I used to see Zizi Jeanmaire at Boris Kniaseff’s school or at Alexandre Volinine’s (he had been Anna Pavlova’s partner). At the Opéra, Zizi was fretting with impatience because she felt she was up to the main roles, but she also knew that long years of waiting lay ahead for her ...
With special permission from the theatre’s management, her school pal Roland Petit had the idea of putting on some dance shows for two with the young Janine Charrat. So Zizi decided to follow suit: together with a brilliant young dancer, Roger Fenonjois, and with the help of her teachers Kniaseff and Volinine, she presented a number of dance recitals, accompanied by an orchestra, first at the Salle Pleyel and later, in 1944, at the Théatre des Champs-Elysées. The repertoire was suited to her joyous, bubbly and zesty personality: the Blue Bird pas de deux, excerpts from Coppélia and, especially, Arlequinade (“Harlequinade”). Thanks to these shows she began to make her breakthrough on the Parisian ballet scene.

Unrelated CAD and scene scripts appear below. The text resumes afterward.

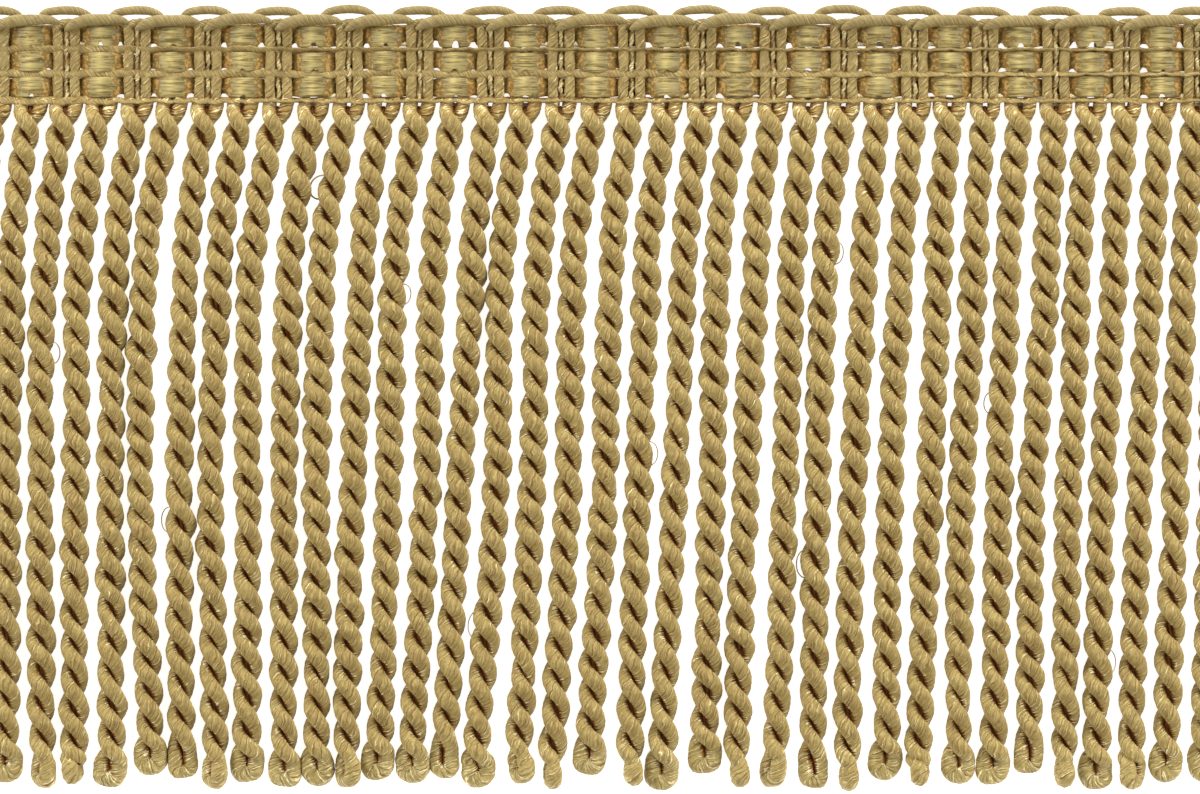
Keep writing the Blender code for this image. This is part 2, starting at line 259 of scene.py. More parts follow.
class Yarns:
    """Gathers tubes and ribbons that become one mesh with its yarn coordinates."""

    def __init__(self):
        self.points, self.quads, self.uvs, self.painted_shade = [], [], [], []
        self.count = 0

    def grid(self, points, painted_shade, along, round_share, closed):
        """Add rows of points; closed rows wrap round into a tube with capped ends."""
        rows, columns = points.shape[:2]
        index = self.count + np.arange(rows * columns).reshape(rows, columns)
        last = columns if closed else columns - 1
        for column in range(last):
            following = (column + 1) % columns
            quad = np.stack([
                index[:-1, column], index[:-1, following], index[1:, following], index[1:, column]
            ], axis=1)
            left, right = round_share[column], round_share[column + 1]
            uv = np.empty((rows - 1, 4, 2))
            uv[:, 0] = np.stack([along[:-1], np.full(rows - 1, left)], axis=1)
            uv[:, 1] = np.stack([along[:-1], np.full(rows - 1, right)], axis=1)
            uv[:, 2] = np.stack([along[1:], np.full(rows - 1, right)], axis=1)
            uv[:, 3] = np.stack([along[1:], np.full(rows - 1, left)], axis=1)
            self.quads.append(quad)
            self.uvs.append(uv)
        self.points.append(points.reshape(-1, 3))
        self.painted_shade.append(np.broadcast_to(painted_shade, (rows, columns)).reshape(-1))
        self.count += rows * columns
        return index

    def fan(self, ring, middle, painted_shade, along, towards_start):
        """Close one end of a tube round a middle point."""
        centre = self.count
        self.points.append(np.asarray(middle, float)[None])
        self.painted_shade.append(np.array([painted_shade]))
        self.count += 1
        following = np.roll(ring, -1)
        if towards_start:
            ring, following = following, ring
        centres = np.full(len(ring), centre)
        corners = np.stack([ring, following, centres, centres], axis=1)
        self.quads.append(corners)
        uv = np.zeros((len(ring), 4, 2))
        uv[:, :, 0] = along
        self.uvs.append(uv)

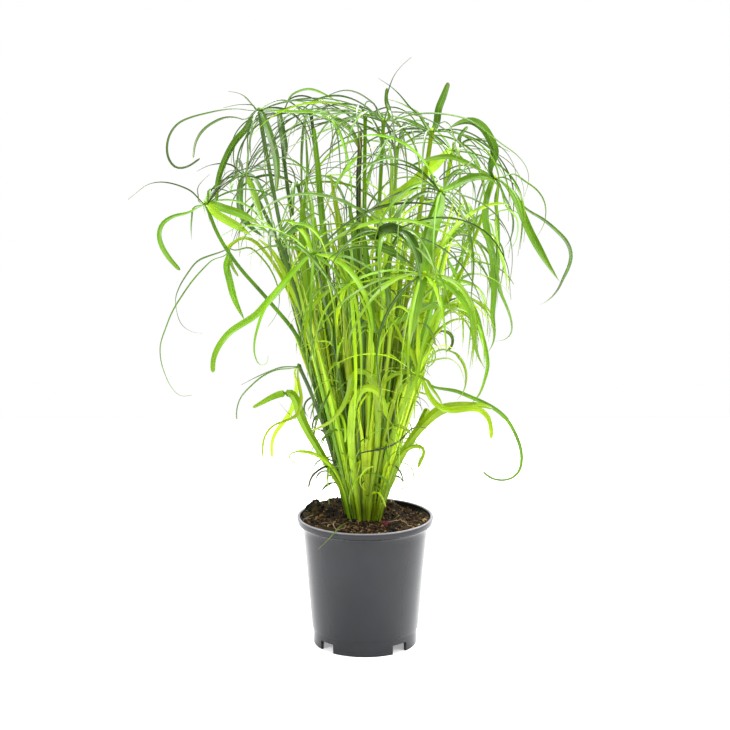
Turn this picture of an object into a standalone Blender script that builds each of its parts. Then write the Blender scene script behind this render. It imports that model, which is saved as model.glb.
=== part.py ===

After the Liberation she left the Opéra along with several other colleagues to throw herself into something new, and into the unknown. It was then that I myself was able to bring together a whole host of young talents who had grown up during the war years, and organise my “Dance Fridays” at the Sarah Bernhardt Theatre. Zizi and Jean Babilée were my strengths. For the premiere of the season, in December 1944, Zizi danced the grand adagio from Sleeping Beauty partnered by Roland Petit; she was charming in her pink tutu, with her curls (plentiful at the time) adorned with flowers. I remember that it was very cold, because the theatre wasn’t yet heated; she was trembling and Serge Lido, who was lurking in the wings with his camera, almost had to push her onto the stage.
The famous “Ballets des Champs-Elysées” were born in October 1945 following that memorable season. Roland Petit was their exclusive choreographer, surrounded by a whole young generation of dancers. Nevertheless, Jeanmaire preferred to follow her maître Serge Lifar to Monte Carlo where he was forming a new company after his forced departure from the Opéra for political reasons. Partnered by Vladimir Skouratoff, for the first time Zizi had an important role created for her: Aubade, to music by Poulenc, in which Lifar imagined her as an operetta Diana, pitiless and seductive. But the company was soon dissolved, and Lifar returned to the Paris Opéra.
After a year with Colonel de Basil’s Ballets Russes, where Boris Kniaseff had taken her, in 1948 she joined Roland Petit’s new company, “Ballets de Paris”. And then came the big turning point in her career: she cut her hair and became the Zizi we have known ever since: the place was London, the year was 1949, the ballet was Carmen. The whole world was conquered by her. She went to New York and Hollywood, and became Roland Petit’s muse and, later, his wife.
In the 1950s, during a temporary “crisis” with her choreographer, she used to call on me more often than usual: she felt lost and undecided about her future, but still always in love with ballet: “One day I’ll dance Giselle”, she said to me. But shortly afterwards, there she was as the star of music hall at the Casino de Paris where she danced and sang the famous Mon truc en plume created for her by Petit.
And yet she never failed to do her daily exercises at the barre, and even today her legendary legs and radiant smile seduce the public.